WHAT THE TASK REQUIRES: What lies from the line containing "rear, front = casing()" through the line containing "before = set(bpy.data.objects)"? Print exactly those lines, with both ends, and no others.

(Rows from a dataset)

• • •

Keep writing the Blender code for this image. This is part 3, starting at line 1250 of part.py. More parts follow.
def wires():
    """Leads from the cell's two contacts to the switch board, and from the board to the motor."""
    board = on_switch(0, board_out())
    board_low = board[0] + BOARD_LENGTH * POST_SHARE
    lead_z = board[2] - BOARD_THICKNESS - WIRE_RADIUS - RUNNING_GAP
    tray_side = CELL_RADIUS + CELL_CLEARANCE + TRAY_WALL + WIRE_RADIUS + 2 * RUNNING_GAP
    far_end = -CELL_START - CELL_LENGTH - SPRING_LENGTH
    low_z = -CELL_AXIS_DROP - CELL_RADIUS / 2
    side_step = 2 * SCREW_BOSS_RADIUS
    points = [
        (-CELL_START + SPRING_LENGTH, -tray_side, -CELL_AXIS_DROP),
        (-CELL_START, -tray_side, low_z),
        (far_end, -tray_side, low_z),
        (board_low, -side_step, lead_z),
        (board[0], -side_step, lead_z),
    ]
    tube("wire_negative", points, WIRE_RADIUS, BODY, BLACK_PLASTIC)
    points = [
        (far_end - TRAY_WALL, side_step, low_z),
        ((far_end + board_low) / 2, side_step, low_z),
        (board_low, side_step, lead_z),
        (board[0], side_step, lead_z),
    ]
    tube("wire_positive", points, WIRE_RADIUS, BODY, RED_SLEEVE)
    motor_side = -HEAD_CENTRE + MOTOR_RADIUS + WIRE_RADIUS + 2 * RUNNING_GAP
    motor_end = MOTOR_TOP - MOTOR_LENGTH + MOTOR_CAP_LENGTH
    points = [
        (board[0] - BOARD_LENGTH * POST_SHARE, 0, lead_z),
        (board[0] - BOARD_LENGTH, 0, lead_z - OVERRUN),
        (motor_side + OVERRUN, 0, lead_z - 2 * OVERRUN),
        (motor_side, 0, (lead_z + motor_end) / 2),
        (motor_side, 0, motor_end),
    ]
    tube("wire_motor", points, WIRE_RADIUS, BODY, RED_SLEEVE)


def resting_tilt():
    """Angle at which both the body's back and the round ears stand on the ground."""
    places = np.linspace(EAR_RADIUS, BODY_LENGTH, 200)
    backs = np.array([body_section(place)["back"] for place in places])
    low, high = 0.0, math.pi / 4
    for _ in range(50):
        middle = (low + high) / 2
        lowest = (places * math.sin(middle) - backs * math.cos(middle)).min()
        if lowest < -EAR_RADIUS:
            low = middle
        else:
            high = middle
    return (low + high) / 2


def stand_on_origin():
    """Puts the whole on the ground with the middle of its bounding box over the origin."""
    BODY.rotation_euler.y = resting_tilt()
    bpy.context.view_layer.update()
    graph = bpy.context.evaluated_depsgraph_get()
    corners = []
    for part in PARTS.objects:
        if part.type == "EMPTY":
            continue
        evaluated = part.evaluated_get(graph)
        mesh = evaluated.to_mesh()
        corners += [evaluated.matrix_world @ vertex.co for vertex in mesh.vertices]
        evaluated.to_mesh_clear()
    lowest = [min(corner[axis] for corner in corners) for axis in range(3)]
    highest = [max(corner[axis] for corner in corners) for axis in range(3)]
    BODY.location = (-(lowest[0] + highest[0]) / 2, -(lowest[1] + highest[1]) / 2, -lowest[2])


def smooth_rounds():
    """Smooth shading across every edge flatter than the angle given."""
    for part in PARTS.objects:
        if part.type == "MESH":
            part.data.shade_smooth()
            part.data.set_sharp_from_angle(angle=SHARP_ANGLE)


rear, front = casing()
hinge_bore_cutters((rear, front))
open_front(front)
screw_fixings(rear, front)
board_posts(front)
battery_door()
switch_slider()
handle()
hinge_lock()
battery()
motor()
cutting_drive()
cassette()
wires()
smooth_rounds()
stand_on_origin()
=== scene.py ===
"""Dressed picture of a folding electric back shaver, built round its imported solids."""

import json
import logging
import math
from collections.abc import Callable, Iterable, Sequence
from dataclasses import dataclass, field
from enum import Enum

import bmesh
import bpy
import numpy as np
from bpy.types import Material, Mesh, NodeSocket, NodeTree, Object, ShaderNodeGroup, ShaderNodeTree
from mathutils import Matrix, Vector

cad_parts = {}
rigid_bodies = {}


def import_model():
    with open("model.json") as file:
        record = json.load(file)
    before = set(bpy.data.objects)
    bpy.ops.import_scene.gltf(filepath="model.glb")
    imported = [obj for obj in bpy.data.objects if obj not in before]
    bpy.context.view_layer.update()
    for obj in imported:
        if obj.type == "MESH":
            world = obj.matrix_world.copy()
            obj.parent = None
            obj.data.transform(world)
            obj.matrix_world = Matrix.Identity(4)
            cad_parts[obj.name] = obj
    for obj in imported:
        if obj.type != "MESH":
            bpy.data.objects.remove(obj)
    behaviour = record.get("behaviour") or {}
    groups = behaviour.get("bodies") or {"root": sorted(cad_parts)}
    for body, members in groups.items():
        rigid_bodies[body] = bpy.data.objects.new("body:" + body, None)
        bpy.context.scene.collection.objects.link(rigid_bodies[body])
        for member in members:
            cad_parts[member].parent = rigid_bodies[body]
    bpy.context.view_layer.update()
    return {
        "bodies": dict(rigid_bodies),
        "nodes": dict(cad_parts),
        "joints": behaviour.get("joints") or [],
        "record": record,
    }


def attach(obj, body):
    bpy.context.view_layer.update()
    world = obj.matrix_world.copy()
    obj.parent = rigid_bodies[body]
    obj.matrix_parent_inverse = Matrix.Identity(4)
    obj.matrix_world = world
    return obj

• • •

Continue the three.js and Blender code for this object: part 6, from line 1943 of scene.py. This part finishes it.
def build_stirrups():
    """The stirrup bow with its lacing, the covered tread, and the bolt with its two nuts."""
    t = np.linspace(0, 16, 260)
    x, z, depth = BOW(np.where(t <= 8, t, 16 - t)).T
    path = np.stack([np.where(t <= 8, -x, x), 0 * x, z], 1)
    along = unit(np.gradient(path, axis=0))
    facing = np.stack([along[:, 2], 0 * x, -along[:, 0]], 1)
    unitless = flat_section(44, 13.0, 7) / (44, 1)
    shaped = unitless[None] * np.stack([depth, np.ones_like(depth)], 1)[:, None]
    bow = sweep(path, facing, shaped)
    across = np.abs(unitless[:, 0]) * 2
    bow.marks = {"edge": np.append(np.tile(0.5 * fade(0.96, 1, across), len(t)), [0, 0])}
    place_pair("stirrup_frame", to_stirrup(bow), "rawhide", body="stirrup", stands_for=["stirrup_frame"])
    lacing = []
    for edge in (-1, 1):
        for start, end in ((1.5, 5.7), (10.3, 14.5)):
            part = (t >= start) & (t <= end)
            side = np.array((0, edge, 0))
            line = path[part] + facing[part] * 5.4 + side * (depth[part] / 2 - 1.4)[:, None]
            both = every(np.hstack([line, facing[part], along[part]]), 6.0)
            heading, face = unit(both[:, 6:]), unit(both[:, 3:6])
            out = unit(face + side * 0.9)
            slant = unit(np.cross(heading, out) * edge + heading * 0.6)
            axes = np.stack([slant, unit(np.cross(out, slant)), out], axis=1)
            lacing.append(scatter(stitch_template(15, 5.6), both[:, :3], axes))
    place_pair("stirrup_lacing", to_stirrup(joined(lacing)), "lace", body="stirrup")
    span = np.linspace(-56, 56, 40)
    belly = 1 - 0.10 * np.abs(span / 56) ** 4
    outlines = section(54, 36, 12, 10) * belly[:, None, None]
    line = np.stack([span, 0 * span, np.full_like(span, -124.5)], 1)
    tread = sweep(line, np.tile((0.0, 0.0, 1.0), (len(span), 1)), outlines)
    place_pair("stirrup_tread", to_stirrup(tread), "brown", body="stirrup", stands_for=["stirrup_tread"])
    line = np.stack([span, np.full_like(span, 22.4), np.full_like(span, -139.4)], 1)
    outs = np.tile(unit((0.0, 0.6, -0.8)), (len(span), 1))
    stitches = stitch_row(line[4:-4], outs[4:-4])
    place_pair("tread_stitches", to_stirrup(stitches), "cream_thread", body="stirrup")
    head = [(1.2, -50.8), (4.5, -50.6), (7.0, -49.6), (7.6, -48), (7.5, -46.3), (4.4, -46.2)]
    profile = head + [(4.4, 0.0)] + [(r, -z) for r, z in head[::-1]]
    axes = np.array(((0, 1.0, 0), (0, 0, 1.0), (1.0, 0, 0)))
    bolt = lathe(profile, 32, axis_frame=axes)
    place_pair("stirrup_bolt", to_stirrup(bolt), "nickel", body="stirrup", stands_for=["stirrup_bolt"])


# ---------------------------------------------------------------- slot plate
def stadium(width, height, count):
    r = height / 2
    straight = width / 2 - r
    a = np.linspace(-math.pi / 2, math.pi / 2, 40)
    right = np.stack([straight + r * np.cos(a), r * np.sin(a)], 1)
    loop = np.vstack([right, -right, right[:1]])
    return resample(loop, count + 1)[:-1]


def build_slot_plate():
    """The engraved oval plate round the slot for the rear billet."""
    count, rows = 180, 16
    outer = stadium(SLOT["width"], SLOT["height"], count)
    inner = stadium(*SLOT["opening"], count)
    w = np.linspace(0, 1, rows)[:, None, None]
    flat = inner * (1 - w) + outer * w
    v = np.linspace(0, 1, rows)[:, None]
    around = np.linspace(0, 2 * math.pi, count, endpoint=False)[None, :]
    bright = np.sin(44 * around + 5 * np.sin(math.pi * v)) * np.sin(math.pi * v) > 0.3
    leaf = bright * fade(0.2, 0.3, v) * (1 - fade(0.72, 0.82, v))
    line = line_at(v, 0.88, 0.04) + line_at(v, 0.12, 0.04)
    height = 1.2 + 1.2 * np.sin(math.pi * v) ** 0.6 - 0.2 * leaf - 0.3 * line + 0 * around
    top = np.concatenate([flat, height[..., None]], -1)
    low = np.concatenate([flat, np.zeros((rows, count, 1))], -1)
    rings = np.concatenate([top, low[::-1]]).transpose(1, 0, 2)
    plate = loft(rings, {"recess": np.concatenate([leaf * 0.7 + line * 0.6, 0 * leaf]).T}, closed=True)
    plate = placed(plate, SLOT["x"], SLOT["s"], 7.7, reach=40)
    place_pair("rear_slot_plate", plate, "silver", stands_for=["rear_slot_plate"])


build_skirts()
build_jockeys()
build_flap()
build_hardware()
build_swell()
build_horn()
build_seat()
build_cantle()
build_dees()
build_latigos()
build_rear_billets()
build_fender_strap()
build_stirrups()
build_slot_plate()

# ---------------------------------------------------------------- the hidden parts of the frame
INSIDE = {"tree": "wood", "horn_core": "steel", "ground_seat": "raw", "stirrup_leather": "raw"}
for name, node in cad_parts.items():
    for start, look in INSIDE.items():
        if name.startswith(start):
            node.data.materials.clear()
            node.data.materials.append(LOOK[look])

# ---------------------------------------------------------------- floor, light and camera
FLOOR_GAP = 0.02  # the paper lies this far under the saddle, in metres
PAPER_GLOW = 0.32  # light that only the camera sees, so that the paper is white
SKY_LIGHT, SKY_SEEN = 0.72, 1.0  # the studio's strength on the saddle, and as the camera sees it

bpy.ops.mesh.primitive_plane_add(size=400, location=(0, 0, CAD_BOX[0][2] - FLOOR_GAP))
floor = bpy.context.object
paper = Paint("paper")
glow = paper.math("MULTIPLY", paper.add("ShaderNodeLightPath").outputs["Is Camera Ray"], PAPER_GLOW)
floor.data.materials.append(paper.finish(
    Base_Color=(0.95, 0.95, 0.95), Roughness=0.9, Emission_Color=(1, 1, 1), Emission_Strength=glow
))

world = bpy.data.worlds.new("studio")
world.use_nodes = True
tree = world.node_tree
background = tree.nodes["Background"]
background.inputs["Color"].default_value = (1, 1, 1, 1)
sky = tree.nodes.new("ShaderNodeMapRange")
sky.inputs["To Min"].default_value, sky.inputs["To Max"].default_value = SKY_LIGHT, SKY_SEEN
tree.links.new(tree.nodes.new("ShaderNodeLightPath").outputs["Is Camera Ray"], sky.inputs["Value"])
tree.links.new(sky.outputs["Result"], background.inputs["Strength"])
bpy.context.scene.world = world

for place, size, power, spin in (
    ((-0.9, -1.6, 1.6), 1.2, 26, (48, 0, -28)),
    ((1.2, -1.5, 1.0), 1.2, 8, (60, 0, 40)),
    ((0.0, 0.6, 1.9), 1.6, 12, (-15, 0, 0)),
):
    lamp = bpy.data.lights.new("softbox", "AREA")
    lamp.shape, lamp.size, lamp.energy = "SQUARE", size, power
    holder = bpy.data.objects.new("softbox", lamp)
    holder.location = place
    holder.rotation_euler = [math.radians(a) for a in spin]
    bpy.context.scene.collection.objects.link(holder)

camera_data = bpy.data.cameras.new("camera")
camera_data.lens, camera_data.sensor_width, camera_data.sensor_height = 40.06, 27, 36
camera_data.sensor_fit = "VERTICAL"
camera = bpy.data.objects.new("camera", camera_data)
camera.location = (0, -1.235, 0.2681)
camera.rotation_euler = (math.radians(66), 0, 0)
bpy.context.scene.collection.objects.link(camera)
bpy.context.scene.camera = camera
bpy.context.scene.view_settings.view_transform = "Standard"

• • •

SOLVED EXERCISE:
rear, front = casing()
hinge_bore_cutters((rear, front))
open_front(front)
screw_fixings(rear, front)
board_posts(front)
battery_door()
switch_slider()
handle()
hinge_lock()
battery()
motor()
cutting_drive()
cassette()
wires()
smooth_rounds()
stand_on_origin()
=== scene.py ===
"""Dressed picture of a folding electric back shaver, built round its imported solids."""

import json
import logging
import math
from collections.abc import Callable, Iterable, Sequence
from dataclasses import dataclass, field
from enum import Enum

import bmesh
import bpy
import numpy as np
from bpy.types import Material, Mesh, NodeSocket, NodeTree, Object, ShaderNodeGroup, ShaderNodeTree
from mathutils import Matrix, Vector

cad_parts = {}
rigid_bodies = {}


def import_model():
    with open("model.json") as file:
        record = json.load(file)
    before = set(bpy.data.objects)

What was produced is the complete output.